• **OBJECTIVE**
Write out, word for word, the first line of the data below and every line after it through the one containing "FADE_TURNS = 0.75".

• **DATA LINES**
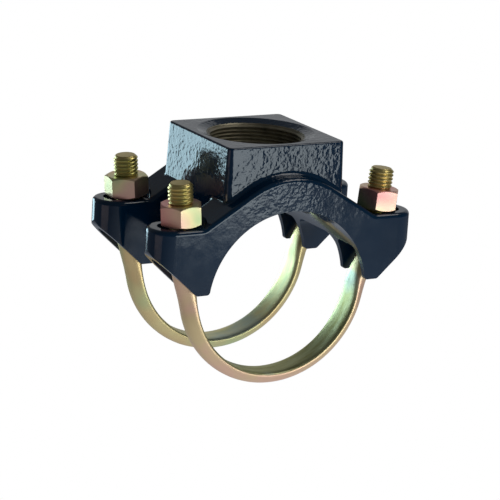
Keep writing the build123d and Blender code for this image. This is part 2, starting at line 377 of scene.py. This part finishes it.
# ---------------------------------------------------------------- the legs' threads
# Helical ridges above and below each nut, round legs that lean out by 5 degrees. They are 5/8
# inch threads, of 11 to the inch.
PITCH = 25.4 / 11 * MM
ROOT = 6.67 * MM
CREST = 7.65 * MM
TIP_RISE = 2 * MM  # above the plain solid's tip, less TIP_CUT along the leg
TIP_CUT = 0.6 * MM
LEG_THREADED = 44 * MM  # from the tip down
PLAIN_TIP = 0.4 * MM
INTO_NUT = 1.5 * MM  # how far each ridge goes on inside the nut
FADE_TURNS = 0.75  # over which a ridge fades out at each end


def thread(name, body, material, root, crest, pitch, start, end, axis, steps=72):
    """A helical ridge from height start to end of the Z axis, then turned onto its axis."""
    half = 0.46 * pitch  # half of the ridge's foot
    flat = 0.07 * pitch  # half of its flat crest
    profile = [(-half, root), (-flat, crest), (flat, crest), (half, root)]
    turns = (end - start) / pitch
    count = int(turns * steps)
    mesh = bmesh.new()
    points = [mesh.verts.new((r, 0, start + z)) for z, r in profile]
    edges = [mesh.edges.new(pair) for pair in zip(points, points[1:])]
    bmesh.ops.spin(
        mesh,
        geom=points + edges,
        cent=(0, 0, 0),
        axis=(0, 0, 1),
        dvec=(0, 0, (end - start) / count),
        angle=2 * pi * turns,
        steps=count,
    )
    bmesh.ops.recalc_face_normals(mesh, faces=mesh.faces)
    # The ridge fades out over its first and last FADE_TURNS.
    for vert in mesh.verts:
        r = Vector((vert.co.x, vert.co.y)).length
        turned = atan2(vert.co.y, vert.co.x) / (2 * pi)
        middle = start + pitch * (turned + round((vert.co.z - start) / pitch - turned))
        fade = ease(min(middle - start, end - middle), 0, FADE_TURNS * pitch)
        r_new = root + (r - root) * fade
        vert.co.x *= r_new / r
        vert.co.y *= r_new / r
        vert.co.z = middle + (vert.co.z - middle) * fade
    data = bpy.data.meshes.new(name)
    mesh.to_mesh(data)
    mesh.free()
    data.shade_smooth()
    piece = bpy.data.objects.new(name, data)
    bpy.context.collection.objects.link(piece)
    data.transform(axis)
    data.materials.append(material.data)
    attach(piece, body)


for end in ("front", "rear"):
    low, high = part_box(f"u_bolt_{end}")
    middle = (low.y + high.y) / 2
    tip = high.z + TIP_PAST_SOLID
    u_bolt(f"{end}_u_bolt", f"{end}_bolt", f"u_bolt_{end}", middle, tip)
    for side, sign in (("left", -1), ("right", 1)):
        nut_low, nut_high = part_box(f"nut_{end}_{side}")
        foot = Vector((sign * LEG_OUT * cos(LEAN), middle, LEG_FOOT))
        turn = Matrix.Translation(foot) @ Matrix.Rotation(sign * LEAN, 4, "Y")
        # These three are measured along the leg, from its foot.
        top = (high.z + TIP_RISE - foot.z) / cos(LEAN) - TIP_CUT
        nut_top = (nut_high.z - foot.z) / cos(LEAN)
        nut_bottom = (nut_low.z - foot.z) / cos(LEAN)
        for part, start, finish in (
            ("upper", nut_top - INTO_NUT, top - PLAIN_TIP),
            ("lower", top - LEG_THREADED, nut_bottom + INTO_NUT),
        ):
            thread(
                f"leg_thread_{end}_{side}_{part}",
                f"{end}_bolt",
                thread_zinc,
                root=ROOT,
                crest=CREST,
                pitch=PITCH,
                start=start,
                end=finish,
                axis=turn,
            )

# ---------------------------------------------------------------- camera
# Seen from the front left and above, with the camera turned a little about its view. The angles,
# the lens and the point looked at were fitted to the object's corners in the photograph.
azimuth, elevation, roll = radians(30.149), radians(15.368), radians(-3.501)
CAMERA_DISTANCE = 1.5
forward = Vector((sin(azimuth) * cos(elevation), cos(azimuth) * cos(elevation), -sin(elevation)))
right = Vector((cos(azimuth), -sin(azimuth), 0))
up = right.cross(forward)
target = right * 0.818 * MM + Vector((0, 0, 17.265 * MM))
side_axis = right * cos(roll) - up * sin(roll)
up_axis = right * sin(roll) + up * cos(roll)
place = Matrix.Identity(4)
for column, axis in enumerate((side_axis, up_axis, -forward, target - forward * CAMERA_DISTANCE)):
    for row in range(3):
        place[row][column] = axis[row]
camera_data = bpy.data.cameras.new("camera")
camera_data.sensor_width = 36
camera_data.lens = 172.73
camera = bpy.data.objects.new("camera", camera_data)
camera.matrix_world = place
bpy.context.collection.objects.link(camera)
bpy.context.scene.camera = camera

# ---------------------------------------------------------------- floor and backdrop
# The floor is plain white to the camera. To everything else it glows, a painted light from below:
# grey, with a painted pool of light brightest in front.
FLOOR_SIZE = 8
FLOOR_DROP = 0.25  # below the object
# The pool is painted light, a brighter patch in the floor's glow.
POOL_CENTRE = (0.25, -0.45)  # of the brighter pool on the floor
POOL_RADII = (0.5, 1.5)

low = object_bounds()[0].z
bpy.ops.mesh.primitive_plane_add(size=FLOOR_SIZE, location=(0, 0, low - FLOOR_DROP))
floor = bpy.context.object
floor.name = "floor"
pale = Material("floor_painted_glow", Roughness=1.0)
x, y, z = pale.axes()
pool = ((x - POOL_CENTRE[0]) ** 2.0 + (y - POOL_CENTRE[1]) ** 2.0) ** 0.5
# The floor's painted glow, brightest in the pool.
lit = pale.mix(pale.spread(pool, *POOL_RADII), (0.50, 0.55, 0.62, 1), (0.10, 0.10, 0.11, 1))
camera_ray = pale.node("ShaderNodeLightPath", {}, {}, "Is Camera Ray")
pale.shader.inputs["Base Color"].default_value = (0, 0, 0, 1)
pale.shader.inputs["Specular IOR Level"].default_value = 0
pale.shader.inputs["Emission Strength"].default_value = 1.0
pale.feed(Emission_Color=pale.mix(camera_ray, lit, (1, 1, 1, 1)))
floor.data.materials.append(pale.data)

# The room is plain white to the camera too. In reflections it is dim, a little brighter behind.
DIM_ROOM = (0.15, (0.06, 0.065, 0.075, 1))  # position on the ramp, and colour
BACK_OF_ROOM = (0.75, (0.13, 0.135, 0.14, 1))

world = bpy.data.worlds.new("studio")
bpy.context.scene.world = world
world.use_nodes = True
tree = world.node_tree
room = tree.nodes["Background"]
place_node = tree.nodes.new("ShaderNodeTexCoord")
split = tree.nodes.new("ShaderNodeSeparateXYZ")
ramp = tree.nodes.new("ShaderNodeValToRGB")
for element, stop in zip(ramp.color_ramp.elements, (DIM_ROOM, BACK_OF_ROOM)):
    element.position, element.color = stop
tree.links.new(place_node.outputs["Generated"], split.inputs[0])
tree.links.new(split.outputs["Y"], ramp.inputs[0])
tree.links.new(ramp.outputs[0], room.inputs["Color"])
plain = tree.nodes.new("ShaderNodeBackground")
plain.inputs["Color"].default_value = (1, 1, 1, 1)
path = tree.nodes.new("ShaderNodeLightPath")
blend = tree.nodes.new("ShaderNodeMixShader")
tree.links.new(path.outputs["Is Camera Ray"], blend.inputs[0])
tree.links.new(room.outputs[0], blend.inputs[1])
tree.links.new(plain.outputs[0], blend.inputs[2])
tree.links.new(blend.outputs[0], tree.nodes["World Output"].inputs[0])


# ---------------------------------------------------------------- lights
# Large soft lights, placed by where the photograph's reflections show them.
LIGHT_DISTANCE = 1.3
LIT_POINT = Vector((0, 0, 0.03))


def softbox(name, azimuth, elevation, wide, tall, radiance, tint, tilt=0):
    """A soft rectangular light, as seen from the object.

    All angles are in degrees. Azimuth 0 is behind the object (+Y) and 90 is to its right (+X).
    """
    data = bpy.data.lights.new(name, "AREA")
    data.shape = "RECTANGLE"
    data.size = 2 * LIGHT_DISTANCE * tan(radians(wide / 2))
    data.size_y = 2 * LIGHT_DISTANCE * tan(radians(tall / 2))
    data.energy = radiance * pi * data.size * data.size_y
    data.color = tint
    lamp = bpy.data.objects.new(name, data)
    a, e = radians(azimuth), radians(elevation)
    direction = Vector((sin(a) * cos(e), cos(a) * cos(e), sin(e)))
    turn = direction.to_track_quat("Z", "Y").to_matrix().to_4x4()
    turn = turn @ Matrix.Rotation(radians(tilt), 4, "Z")
    lamp.matrix_world = Matrix.Translation(direction * LIGHT_DISTANCE + LIT_POINT) @ turn
    bpy.context.collection.objects.link(lamp)


# Name, azimuth, elevation, width, height, radiance, tint and, for the one turned, its tilt.
softbox("back_left", -17, -4, 30, 30, 5.4, (0.60, 0.88, 1.0), 45)
softbox("front", 164.8, -2.1, 31.4, 23, 3.8, (0.87, 0.97, 1.0))
softbox("front_low", 160, -24, 50, 18, 0.5, (0.88, 0.94, 1.0))
softbox("back", 40, 14, 62, 40, 0.34, (0.96, 0.98, 1.0))
softbox("left_warm", 260, -13, 36, 16, 0.5, (1.0, 0.80, 0.74))
softbox("overhead", 118, 57, 28, 18, 2.8, (1.0, 0.99, 0.97))

bpy.context.scene.view_settings.view_transform = "Standard"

• **WORKED SOLUTION**
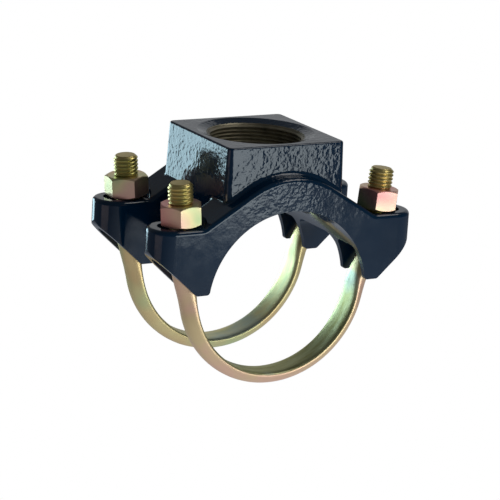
Keep writing the build123d and Blender code for this image. This is part 2, starting at line 377 of scene.py. This part finishes it.
# ---------------------------------------------------------------- the legs' threads
# Helical ridges above and below each nut, round legs that lean out by 5 degrees. They are 5/8
# inch threads, of 11 to the inch.
PITCH = 25.4 / 11 * MM
ROOT = 6.67 * MM
CREST = 7.65 * MM
TIP_RISE = 2 * MM  # above the plain solid's tip, less TIP_CUT along the leg
TIP_CUT = 0.6 * MM
LEG_THREADED = 44 * MM  # from the tip down
PLAIN_TIP = 0.4 * MM
INTO_NUT = 1.5 * MM  # how far each ridge goes on inside the nut
FADE_TURNS = 0.75  # over which a ridge fades out at each end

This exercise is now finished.